More and more, it turns out, with the company’s launch today of TenMarks Writing, an online writing curriculum that it has developed over the past year for teachers to help students become better writers.

The new product takes its name from TenMarks, an ed-tech company with a digital math resource that Amazon acquired as a startup in 2013, and that is now in 85 percent of school districts, according to the company’s website.

“TenMarks Writing comes from talking to teachers all over the country,” said Meera Vaidyanathan, director of curriculum products for Amazon Education, in an interview. Educators are looking for ways to reach students “who are either not interested in, or daunted by” writing, she said.

TenMarks Writing, which is available for students in grades 4 to 6, relies on established instructional techniques like scaffolding to help students learn the process of writing stories and compositions.

The product builds on students’ familiarity with mobile apps for quick communication like texting to write short conversations. An image or a few words are an invitation for students to initiate a text-like back-and-forth between two characters about the writing prompt. For more in-depth assignments, a “writing coach” feature serves as a digital assistant that guides students through the writing process, using a personalized learning engine and natural language processing.

For teachers, the product offers lesson and unit plans, anchor charts, rubrics and graphic organizers.

TenMarks Writing is priced at $4 per student per year, and is being sold via the site, with a 30-day free trial for teachers. A sales team is also reaching out to schools for building-level and district-wide sales. An expansion to grades 7 and 8 will be available in about a month, according to Vaidyanathan.

Asked how the program differs from its competition on the market, Vaidyanathan said: “The thing we’re most proud about with this product is that it leverages natural language processing to provide students with comments personalized along the way for what they’re writing about in their essays.” In testing over the past year, teachers and students responded well to the “Bursts,” which incorporate pictures much like Instagram, and the texting-like interactions.

Company officials declined to say how many educators had piloted the product. The company quoted teachers from Rochester, N.Y. and West Carrollton, Ohio plugging the curriculum in announcing the product.

An Amazon Education Expansion

More than half (57 percent) of about 1,000 educators and administrators surveyed in April 2017 by the Education Week Research Center said they were unaware of Amazon’s education-related products. (For more on how Amazon and other “tech titans” are shaping the school market,  see EdWeek Market Brief’s recent story, “Amazon, Apple, Google and Microsoft Battle for K-12 Market and Loyalties of Educators.”)

The 2017-18 school year is likely to bring greater push by Amazon to increase that number.
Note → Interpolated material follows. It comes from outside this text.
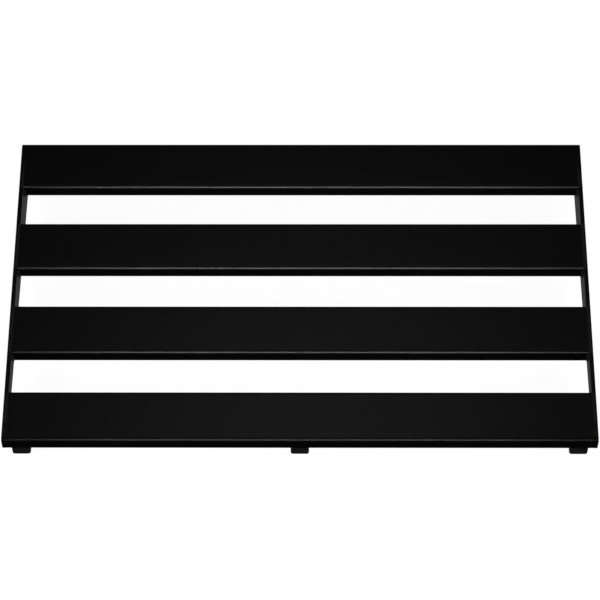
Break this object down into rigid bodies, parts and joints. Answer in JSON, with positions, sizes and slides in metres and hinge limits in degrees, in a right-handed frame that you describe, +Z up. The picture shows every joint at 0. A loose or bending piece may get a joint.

In July, the company re-launched Amazon Inspire, its open education resources platform, in a beta version for browsing and downloading OER by teachers, but not yet for uploading and sharing of resources. Education Week, wrote about the latest iteration of Inspire. The platform, originally discussed early in 2016, was pulled later in the year after a New York Times report that some of the resources that had been uploaded were copyright-protected.

TenMarks Writing and Amazon Inspire will be complementary, said Lisa Asari, the senior product manager for the writing program. Teachers’ writing assignments could be posted on Amazon Inspire, she said.

Amazon has also increased its footprint in K-12 systems by offering cloud-based storage, data and analytics to K-12 districts through its Amazon Web Services.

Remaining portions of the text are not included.